Use analogies and connect it to their world. * For Gross Margin: “This is the money we make on a sale before we pay for our office, our salaries, or our marketing. It’s the ‘fuel’ that pays for the rest of the company.” * For Cash Flow: “Profit is like your ‘salary.’ Cash flow is the ‘money in your bank account.’ You can have a high salary, but if you spend it all before your paycheck arrives, you’re ‘broke.’ We must manage our bank account.”
The tool must fit the audience. * For Teams: Real-time, visual dashboards (like in Zoho Books) and in-person “huddle” meetings. * For Leadership: A clean, executive summary dashboard (like a simple Excel dashboard or BI tool). * For Investors/Banks: A formal, polished PDF report and audited financial statements.
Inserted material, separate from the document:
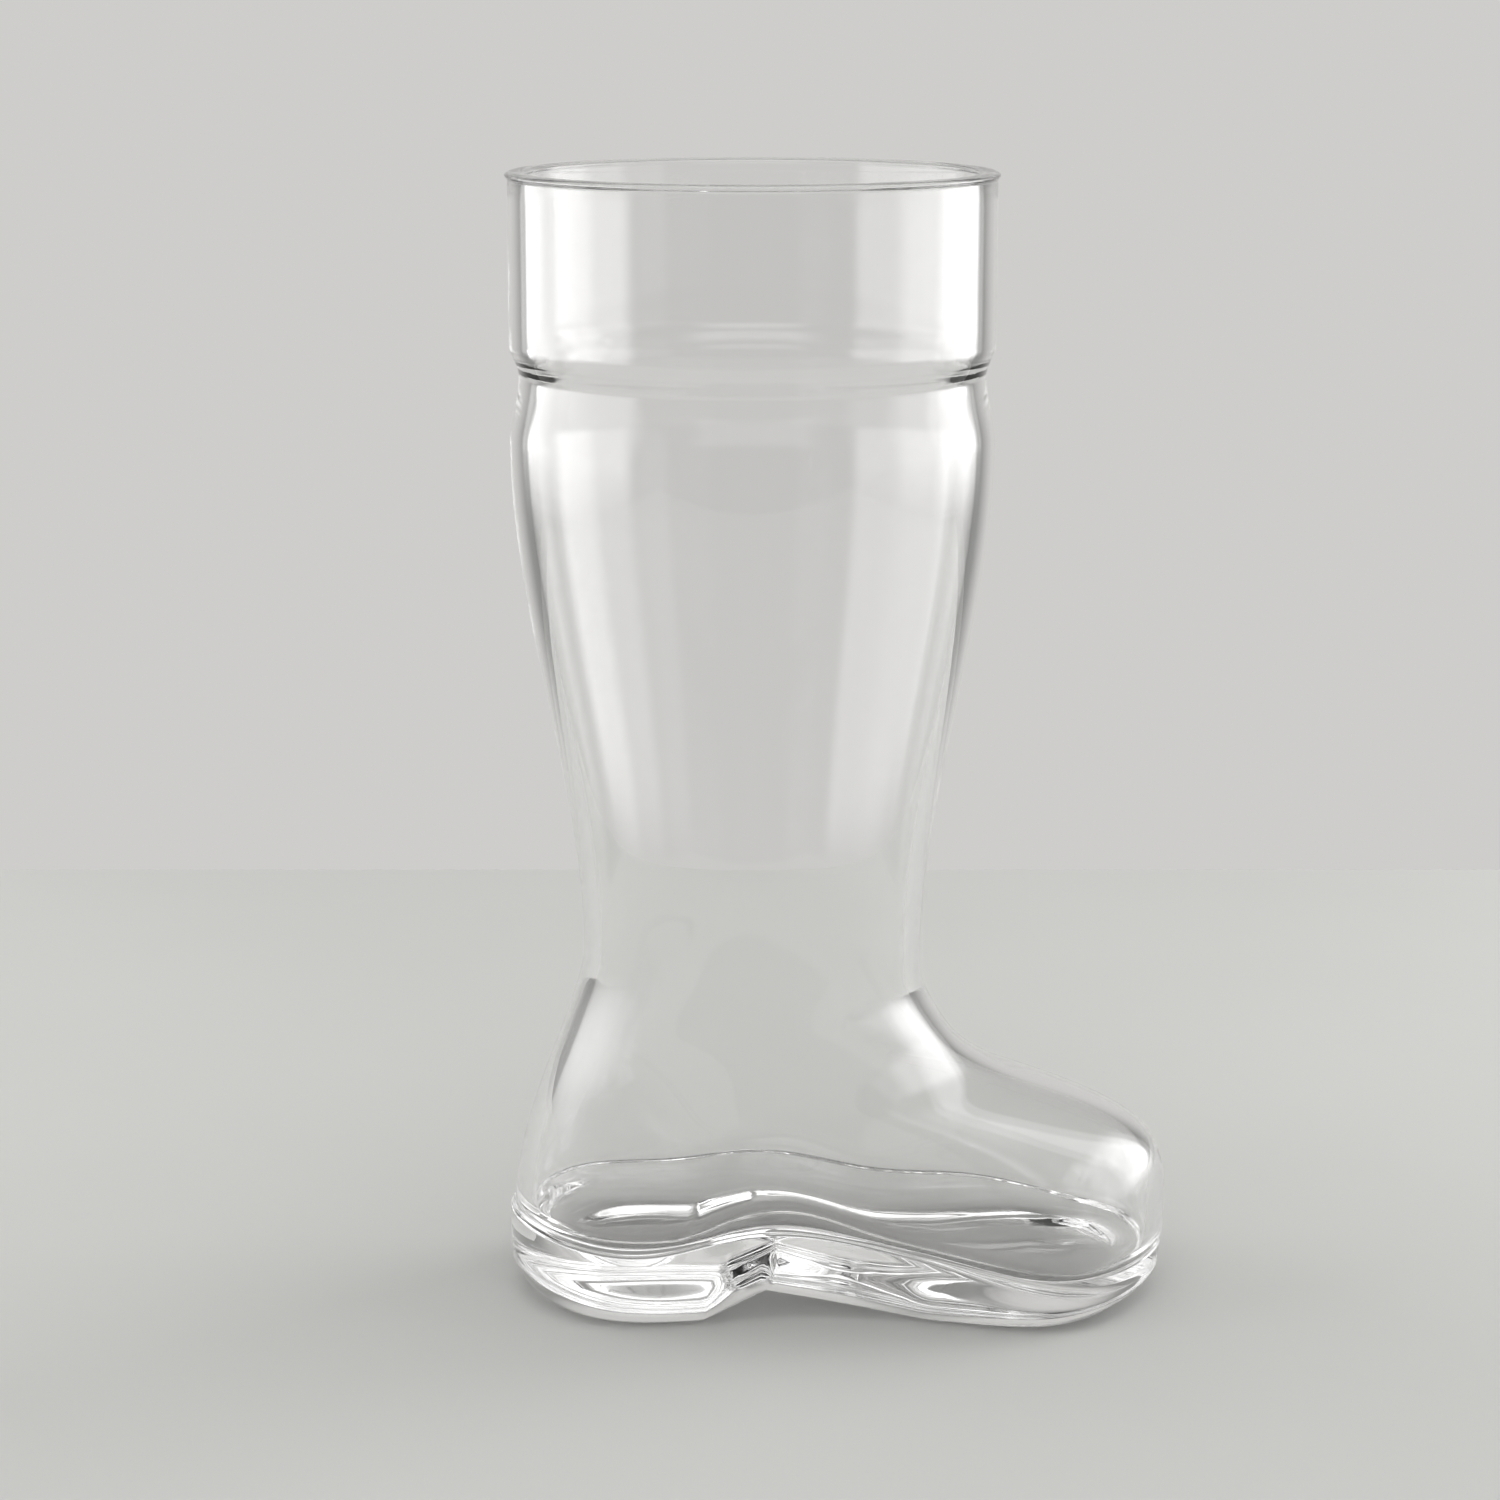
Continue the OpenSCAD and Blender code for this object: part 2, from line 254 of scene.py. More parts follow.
@dataclass
class Foot:
    """The hollow foot from the ankle down to the seam of the sole, in millimetres."""

    ankle_r: float = 30.0
    ankle_h: float = 63.0
    wall: float = 3.1
    heel_reach: float = 42.9
    toe_reach: float = 74.5
    heel_w: float = 51.0
    arch_w: float = 43.6
    ball_w: float = 53.6
    toe_round_r: float = 24.8
    full_width_h: float = 8.4
    stations: tuple[float, ...] = (-1.0, -0.57, -0.26, 0.46, 1.0)
    heel_lean_share: float = 0.78
    heel_hollow_power: float = 1.43
    vamp_share: float = 0.635
    vamp_tip_share: float = 0.58
    vamp_side_share: float = 0.11
    vamp_above_share: float = 0.26
    vamp_below_share: float = 0.34
    crowd_share: float = 0.6
    crowd_place_share: float = 0.42
    rows: int = 56
    probe: float = 1e-3
    toe_line: Guide = Guide(
        (
            (0.000, 0.957), (0.103, 0.980), (0.195, 0.996), (0.270, 1.000), (0.343, 0.994),
            (0.419, 0.963), (0.487, 0.880), (0.541, 0.746), (0.595, 0.555), (0.633, 0.400),
            (0.678, 0.262), (0.724, 0.168), (0.800, 0.083), (0.857, 0.037), (0.920, 0.005),
            (1.000, 0.000),
        )
    )

    @property
    def length(self) -> float:
        """Length from the back of the heel to the tip of the toe."""
        return self.heel_reach + self.toe_reach

    def reaches(self, z: Array) -> tuple[Array, Array]:
        """How far the heel and the toe stand out from the leg's axis.

        The heel leans out as a power of the sine of the depth below the ankle. The toe
        follows the measured line over instep and toe.

        Args:
            z: Heights above the table.

        Returns:
            The heel's and the toe's reach at each height.
        """
        lean = np.clip((1 - z / self.ankle_h) / self.heel_lean_share, 0, 1)
        bow = np.sin(math.pi / 2 * lean) ** self.heel_hollow_power
        heel = mix(self.ankle_r, self.heel_reach, bow)
        return heel, mix(self.ankle_r, self.toe_reach, self.toe_line(z / self.ankle_h))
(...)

* Internal Teams (Ops/Sales): Weekly (for OKPIs) and Monthly (for full review). * Internal Leadership (C-Suite/Board): Monthly (for dashboards) and Quarterly (for deep-dive strategy). * External Capital (Investors/Banks): Quarterly (for updates) and Annually (for formal reports). * Regulators (FTA): As required by law (e.g., monthly/quarterly for VAT, annually for CT).
Two ways. First, a strong internal communication strategy aligns your team around *profitability*, not just revenue, which is the key to managing your taxable income. Second, a strong external communication strategy for the FTA (your fourth audience) means you have pristine, audit-proof records, which is your best defense against penalties from an FTA audit.
You measure the *actions* it’s supposed to drive. * Are your meetings shorter and more productive? (Less time arguing about *what* the data means). * Are your team’s OKPIs improving? (Is the sales team protecting margins?). * Are you getting fewer, but “smarter,” questions? (Your team stops asking “what’s our revenue?” and starts asking “what’s our plan to improve gross margin?”). * Are you raising capital more easily? (Are investors/banks impressed with your professionalism?).
Conclusion: From Historian to Co-Pilot
A pile of financial data has no value. Its value is only unlocked when it is translated into a clear, compelling story that a human being can use to make a better decision. A financial communication strategy is the “last mile” that connects your data to action.
By moving from a reactive “data dumper” to a proactive “financial communicator,” you change the entire dynamic of your business. Your finance function is no longer a back-office historian. It becomes a forward-looking, strategic co-pilot, sitting next to the CEO, helping them navigate the complexities of the market with clarity, confidence, and trust.